Adler with Deragon e Ruan
And the third challenge?
The third and biggest challenge, which in a way is a support feature to the second, is the financial challenge. We did all the development of the Beta version with an extremely small team for this type of game (free-to-play mobile). Developing a game is extremely complex and costly. Several professional skills are required, as there is a mix of art and software development. Besides, numerous tests are necessary to have a good final product. That’s why the game is still in beta testing today. It is extremely important to listen to the community around the game, as they will consume it. We can’t just duck our heads and do things as we see fit without listening to the audience.
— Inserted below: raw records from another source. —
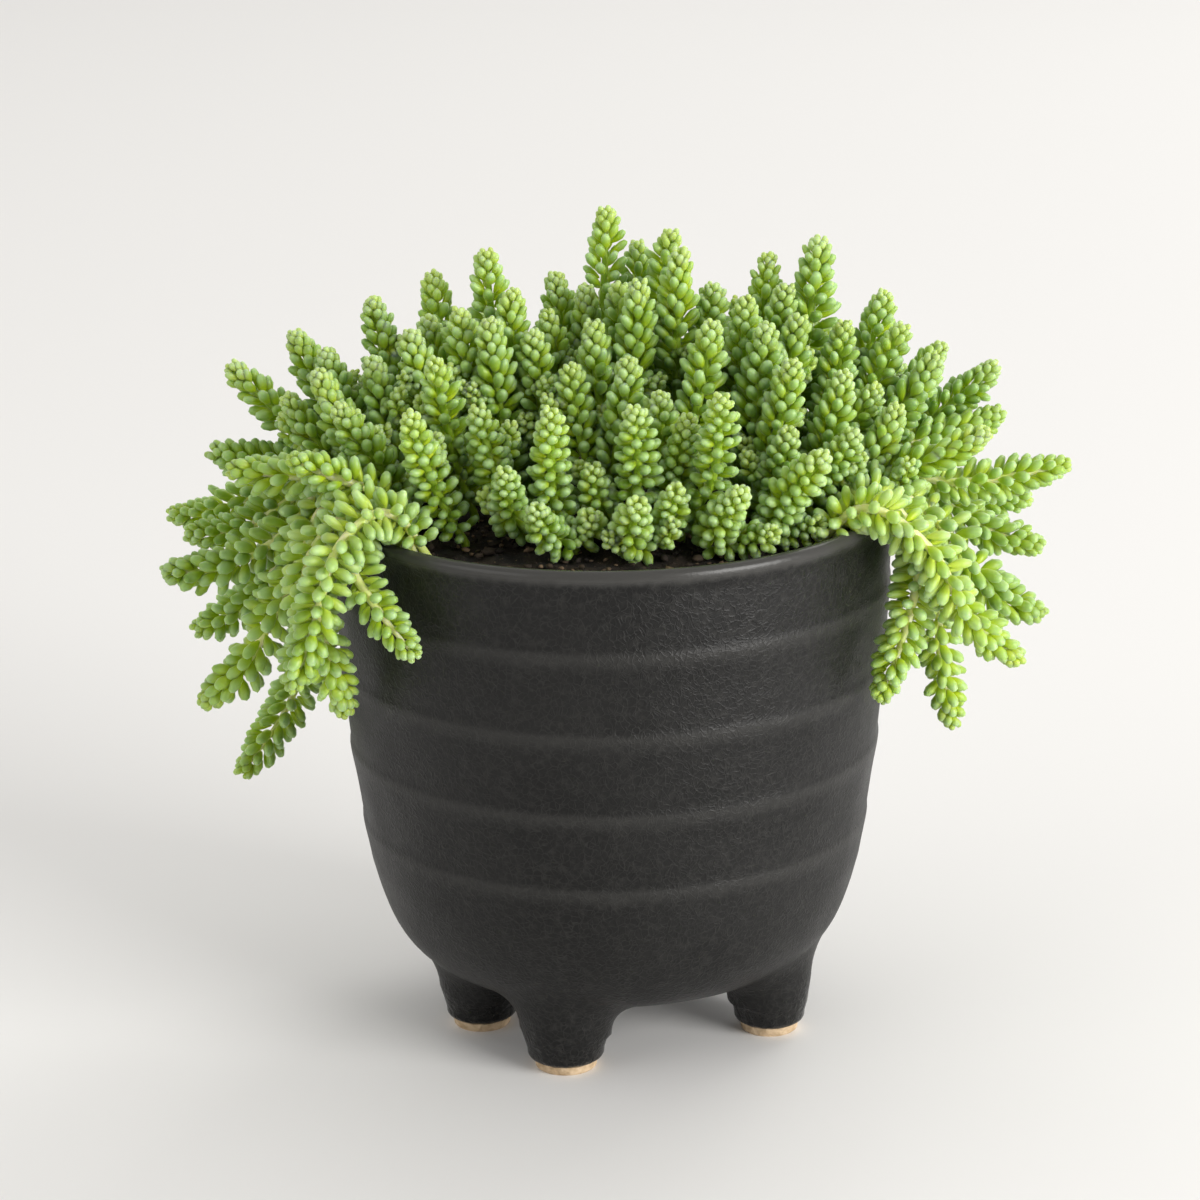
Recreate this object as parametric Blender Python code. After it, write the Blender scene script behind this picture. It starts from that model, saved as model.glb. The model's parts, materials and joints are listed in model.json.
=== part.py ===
"""A sedum in a footed stoneware pot: the pot, its soil, and the plant's leafy stems.

All sizes are millimetres until a mesh is made. The pot stands on z = 0, its axis is the Z axis,
and the side seen in the photograph faces -Y.
"""
import math
import random

import bmesh
import bpy
import numpy as np

MM = 0.001

# The pot: its outside, turned from the underside up to the rim, as height and radius
POT_HEIGHT = 146.0
RIM_RADIUS = 75.0
POT_SIDES = 26
UNDERSIDE_HEIGHT = 14.8
BELLY = ((UNDERSIDE_HEIGHT, 22.0), (17.6, 42.0), (23.4, 56.5), (35.0, 64.0), (47.0, 67.2))
WALL_TOP = (137.0, 74.1)
LIP = ((POT_HEIGHT - 4.0, RIM_RADIUS), (POT_HEIGHT - 0.8, RIM_RADIUS - 0.4), (POT_HEIGHT, RIM_RADIUS - 1.6))
THROWING_STEPS = ((58.2, 68.7), (79.5, 71.2), (101.5, 72.6), (123.4, 73.6))
STEP_DEPTH = 0.5
STEP_HALF_HEIGHT = 0.8
SMOOTH_BELOW = 30.0
CAVITY = ((20.5, 20.0), (22.5, 42.0), (33.0, 56.0), (60.0, 62.5), (138.0, 69.6),
          (144.8, 70.8), (149.0, 76.0))

# The feet: where each one stands, and one foot's outline from the bare clay up into the belly
FEET = ((-14.0, -41.0), (41.0, -18.0), (-37.0, -12.0), (11.0, 42.0))
FOOT_OUTLINE = ((0.0, 7.4), (2.4, 9.2), (9.0, 10.6), (15.5, 12.2), (20.5, 13.5), (26.0, 12.0), (34.0, 8.0))
FOOT_SIDES = 8

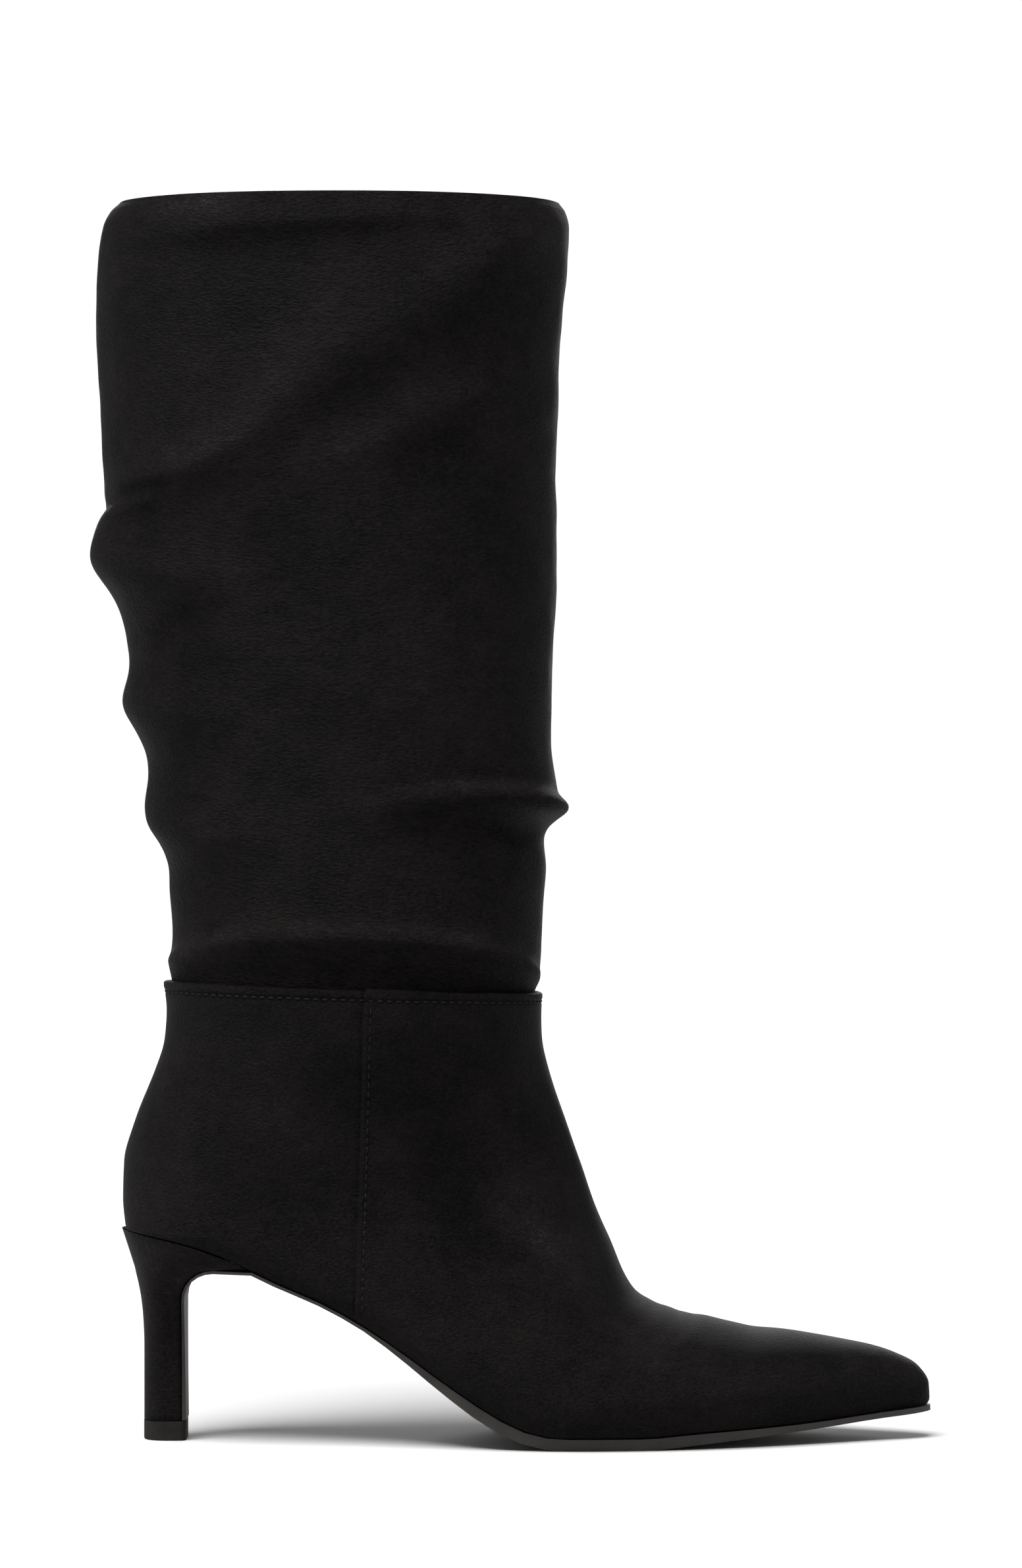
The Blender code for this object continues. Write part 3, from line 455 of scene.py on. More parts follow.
def sheet_mesh(name, grid, closed):
    """A mesh over a grid of rows, closed around or open at both edges."""
    rows, sides = grid.shape[:2]
    span = sides if closed else sides - 1
    row = np.repeat(np.arange(rows - 1), span)
    side = np.tile(np.arange(span), rows - 1)
    beside = (side + 1) % sides
    here, next_to = row * sides + side, row * sides + beside
    faces = np.stack([here, next_to, next_to + sides, here + sides], axis=1)
    mesh = bpy.data.meshes.new(name)
    mesh.from_pydata(grid.reshape(-1, 3).tolist(), [], faces.tolist())
    return mesh


def place_piece(name, mesh, material, slot, *nodes):
    """Sets a piece down where its CAD nodes stand and smooths its faces."""
    mesh.materials.append(material)
    mesh.shade_smooth()
    mesh.transform(Matrix.Translation((heel_back, middle_y, 0)))
    piece = bpy.data.objects.new(name, mesh)
    bpy.context.scene.collection.objects.link(piece)
    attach(piece, "root")
    if nodes:
        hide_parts(*nodes)
    return piece


# A patch of painted highlight on the outer side of the suede, in metres from the back
# of the heel and from the floor. lean tips its length up, in degrees, and a
# strength below zero makes it a patch of painted shade instead.
PaintedGleam = namedtuple("PaintedGleam", "x z long wide lean strength")


def suede(name, grain, stretch, slant, painted_gleams):
    """Black suede: fine nap over a pebbled grain, with painted highlights, lighter and smoother, and painted
    shade at the listed patches.
    """
    material, wire = start_material(name)
    place = wire.add("TexCoord", output=3)
    leaned = wire.add("Mapping", {"vector_type": "TEXTURE"}, {
        "Vector": place, "Rotation": (0, slant, 0), "Scale": stretch,
    })
    patches = wire.add("TexNoise", {}, {"Vector": place, "Scale": 42.0, "Detail": 4.0, "Roughness": 0.6})
    brushed = wire.add("TexNoise", {}, {"Vector": leaned, "Scale": 210.0, "Detail": 3.0, "Roughness": 0.6})
    pebbles = wire.add("TexNoise", {}, {"Vector": leaned, "Scale": grain, "Detail": 2.0, "Roughness": 0.6})
    nap = wire.add("TexNoise", {}, {"Vector": leaned, "Scale": grain * 3.2, "Detail": 2.0, "Roughness": 0.7})
    share = 0.47 + (patches - 0.5) * 1.2 + (brushed - 0.5) * 0.7 + (pebbles - 0.5) * 1.6 + (nap - 0.5) * 1.4
    along, side, up = place.split()
    # This sums the patches of painted highlight, less the patches of painted shade.
    painted_shine = 0.0
    for painted_gleam in painted_gleams:
        lean = math.radians(painted_gleam.lean)
        ahead = along - (heel_back + painted_gleam.x)
        above = up - painted_gleam.z
        far = (ahead * math.cos(lean) + above * math.sin(lean)) / painted_gleam.long
        wide = (above * math.cos(lean) - ahead * math.sin(lean)) / painted_gleam.wide
        painted_shine = painted_shine + painted_gleam.strength / wire.maths("POWER", math.e, far * far + wide * wide)
    # Painted highlights and shade go on the outer side of the boot only, fading out across the middle.
    outer_side = wire.add("MapRange", {}, {"Value": side, 1: middle_y + 0.004, 2: middle_y - 0.006})
    painted_shine = painted_shine * outer_side * (0.4 + pebbles * 1.2)
    # The last stop is the painted sheen colour, which the painted highlights reach.
    stops = [(0.0, SUEDE_DARK), (0.6, SUEDE_LIGHT), (1.0, SUEDE_PAINTED_GLEAM)]
    color = wire.add("ValToRGB", {"stops": stops}, {"Fac": share * 0.6 + painted_shine * 0.4})
    height = pebbles * 0.75 + nap * 0.35
    relief = wire.add("Bump", {}, {"Strength": 1.0, "Distance": GRAIN_DEPTH, "Height": height})
    surface = wire.add("BsdfPrincipled", {}, {
        "Base Color": color, "Roughness": 0.56 - nap * 0.1 - painted_shine * 0.08, "Specular IOR Level": 0.08,
        "Sheen Weight": 0.026, "Sheen Roughness": 0.24, "Sheen Tint": (0.86, 0.84, 1.0, 1.0),
        "Normal": relief,
    })
    wire.add("OutputMaterial", {}, {"Surface": surface})
    return material


heel_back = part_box("top_piece")[0].x - HEEL_SETBACK
middle_y = sum(corner.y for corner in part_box("top_piece")) / 2
# The vamp and quarter carry painted highlights, and painted shade where the strength is below zero.
foot_suede = suede("foot_suede", 1150.0, (1.2, 1.0, 0.8), 0.3, [
    PaintedGleam(0.129, 0.064, 0.015, 0.006, -40, 0.85),
    PaintedGleam(0.160, 0.038, 0.024, 0.008, -28, 0.28),
    PaintedGleam(0.178, 0.016, 0.045, 0.012, -8, 0.22),
    PaintedGleam(0.118, 0.092, 0.018, 0.006, -62, 0.30),
    PaintedGleam(0.103, 0.078, 0.028, 0.011, -68, -0.30),
    PaintedGleam(0.172, 0.042, 0.034, 0.008, -16, -0.55),
    PaintedGleam(0.150, 0.016, 0.030, 0.010, 0, -0.15),
])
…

Therefore, a long period of development due to the reduced staff is necessary, and this, even so, has a considerable cost. Today we have 50% of the game’s features ready. We want to reach 80% of them before launching a final version of BEJJ. Of these new features to be implemented, we want to focus on creating and managing teams, online championships, and special (playful) cards called Perks to increase tactics during fights. Then we’ll look at other possible features. For this we are looking for investment to streamline the final version as soon as possible, making a super complete and fun game available to everyone.